**TASK PROMPT:**
Please quote every line word for word.

========================================================================

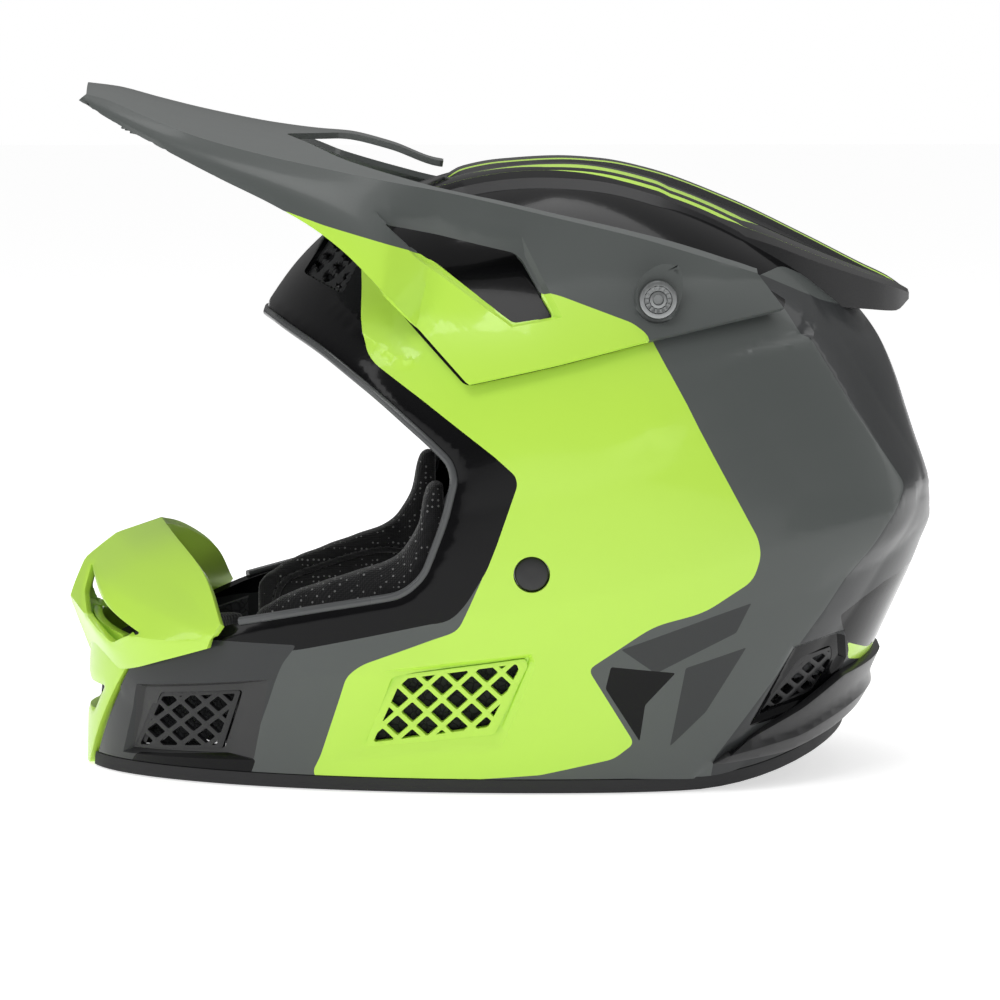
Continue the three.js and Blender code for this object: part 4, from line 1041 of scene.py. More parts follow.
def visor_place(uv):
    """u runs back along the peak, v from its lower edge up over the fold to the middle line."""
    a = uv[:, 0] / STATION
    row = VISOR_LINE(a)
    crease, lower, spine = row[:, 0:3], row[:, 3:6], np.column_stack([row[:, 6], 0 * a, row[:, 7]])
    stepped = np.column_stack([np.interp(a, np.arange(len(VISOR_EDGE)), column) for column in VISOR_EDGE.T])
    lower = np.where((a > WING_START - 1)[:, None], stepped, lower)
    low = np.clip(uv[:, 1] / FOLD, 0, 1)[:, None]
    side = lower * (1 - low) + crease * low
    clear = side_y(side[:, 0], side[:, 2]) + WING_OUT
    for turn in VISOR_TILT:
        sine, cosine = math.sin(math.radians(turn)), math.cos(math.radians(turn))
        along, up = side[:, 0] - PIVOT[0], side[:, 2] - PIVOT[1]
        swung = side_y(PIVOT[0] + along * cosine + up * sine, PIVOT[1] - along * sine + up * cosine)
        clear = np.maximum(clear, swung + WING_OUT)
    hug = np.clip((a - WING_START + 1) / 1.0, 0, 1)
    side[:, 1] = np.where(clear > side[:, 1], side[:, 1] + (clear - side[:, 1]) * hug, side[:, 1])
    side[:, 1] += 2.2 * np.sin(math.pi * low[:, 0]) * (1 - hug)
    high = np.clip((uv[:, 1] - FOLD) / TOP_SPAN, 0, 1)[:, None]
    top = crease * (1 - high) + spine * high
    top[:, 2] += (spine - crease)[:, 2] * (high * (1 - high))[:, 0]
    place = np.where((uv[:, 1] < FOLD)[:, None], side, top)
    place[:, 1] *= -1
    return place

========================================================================

**FINISHED TASK:**
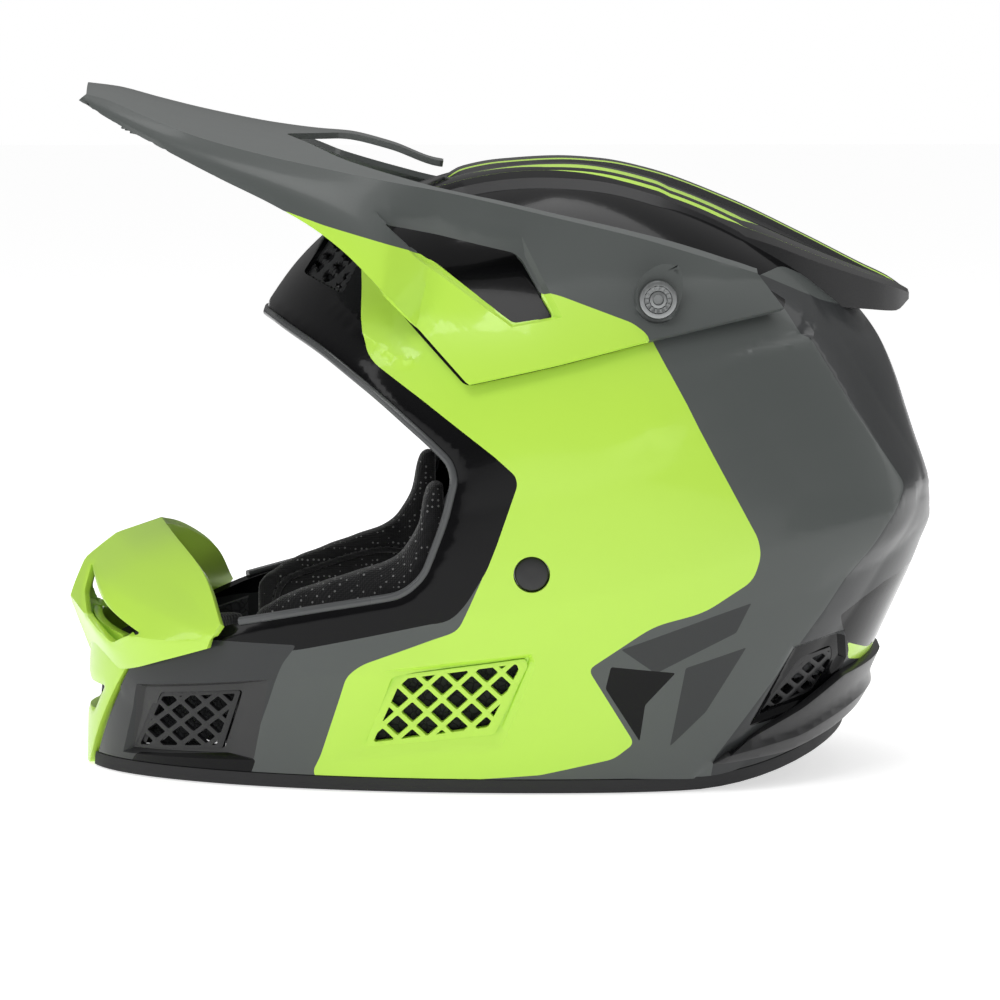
Continue the three.js and Blender code for this object: part 4, from line 1041 of scene.py. More parts follow.
def visor_place(uv):
    """u runs back along the peak, v from its lower edge up over the fold to the middle line."""
    a = uv[:, 0] / STATION
    row = VISOR_LINE(a)
    crease, lower, spine = row[:, 0:3], row[:, 3:6], np.column_stack([row[:, 6], 0 * a, row[:, 7]])
    stepped = np.column_stack([np.interp(a, np.arange(len(VISOR_EDGE)), column) for column in VISOR_EDGE.T])
    lower = np.where((a > WING_START - 1)[:, None], stepped, lower)
    low = np.clip(uv[:, 1] / FOLD, 0, 1)[:, None]
    side = lower * (1 - low) + crease * low
    clear = side_y(side[:, 0], side[:, 2]) + WING_OUT
    for turn in VISOR_TILT:
        sine, cosine = math.sin(math.radians(turn)), math.cos(math.radians(turn))
        along, up = side[:, 0] - PIVOT[0], side[:, 2] - PIVOT[1]
        swung = side_y(PIVOT[0] + along * cosine + up * sine, PIVOT[1] - along * sine + up * cosine)
        clear = np.maximum(clear, swung + WING_OUT)
    hug = np.clip((a - WING_START + 1) / 1.0, 0, 1)
    side[:, 1] = np.where(clear > side[:, 1], side[:, 1] + (clear - side[:, 1]) * hug, side[:, 1])
    side[:, 1] += 2.2 * np.sin(math.pi * low[:, 0]) * (1 - hug)
    high = np.clip((uv[:, 1] - FOLD) / TOP_SPAN, 0, 1)[:, None]
    top = crease * (1 - high) + spine * high
    top[:, 2] += (spine - crease)[:, 2] * (high * (1 - high))[:, 0]
    place = np.where((uv[:, 1] < FOLD)[:, None], side, top)
    place[:, 1] *= -1
    return place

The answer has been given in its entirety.